Mr. Speaker, I did not have the opportunity to sit on the committee that produced this report. However, I have the privilege of coming from a family that has traditionally been open to cultural communities. I can remember that, from early in my childhood, my father would bring home people from various backgrounds to allow us to learn from their music, culture, theatre and writing. We always were very open to having people from wherever visit, and being enriched by them; it was an opportunity to get to know them better and to share their culture.
When we talk about crime in cultural communities and the desire of these communities to see their children, teenagers, young men and women, get out of crime, we talk about communities which have been consistently striving to fit in with society, in Quebec and Canada, and to really work together with police and other institutions.
On the subject of crime, there are things we do not talk about. What I would have liked the government to do is give the reasons for crime, instead of going on and on about cultural communities getting together in committees to discuss the terrorist potential of some of their own. I would rather discuss what causes crime to exist in cultural communities, because it is caused by extreme poverty. There is no social housing and no employment.
Today, in Quebec and Canada, those least likely to find employment are people from the cultural communities, particularly visible minority cultural communities.
The vast majority of women in these communities cannot find jobs because they are unable to cope with today's very demanding labour market, and also because employers are not doing what they are supposed to do; they do not have non-discriminatory hiring policies in place.
If these problems are not addressed and members of Parliament and legislators do not deal with poverty issues, as is their duty, crime will never be stopped. Try as they may, without help in doing what they have to do, cultural communities will never succeed in stopping crime.
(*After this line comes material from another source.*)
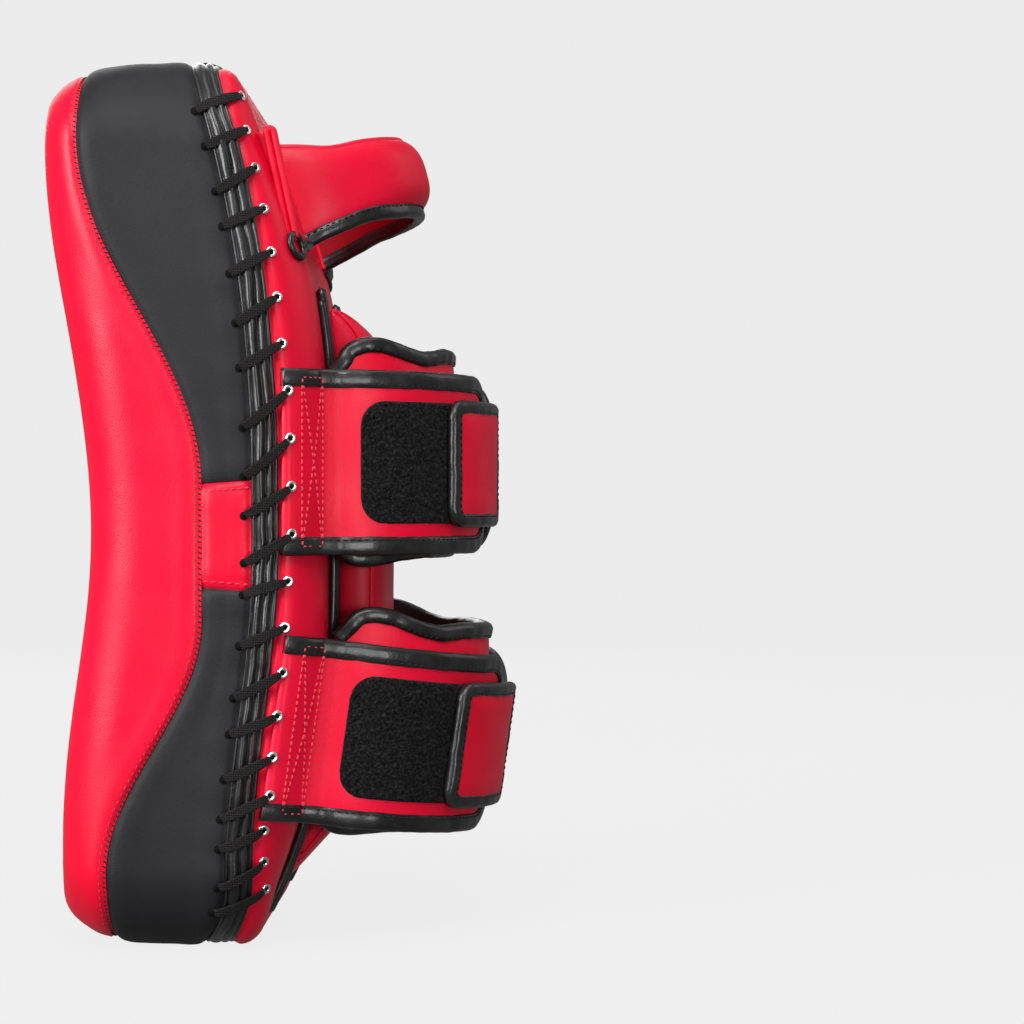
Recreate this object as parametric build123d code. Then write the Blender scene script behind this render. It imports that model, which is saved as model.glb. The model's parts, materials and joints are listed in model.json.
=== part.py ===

Not one child born to a mother from Haiti or from countries in Africa or Latin America sat in Santa's lap and said that he wanted to become a gang member when he grew up. Not one.
The reason why some of these children are on the street today and chose to join a street gang is because they wanted to feel valued. Obviously this is not the right way to achieve that. It is not what we wish for our children. That is often what happens when a society abandons its children and does not ensure that they have everything they need to grow and blossom in a fair and equitable environment. Instead of demanding more measures to fight crime or more prisons, we should be demanding measures to help people find a way out. We need more social housing, more jobs and more people who really have the good of their community at heart.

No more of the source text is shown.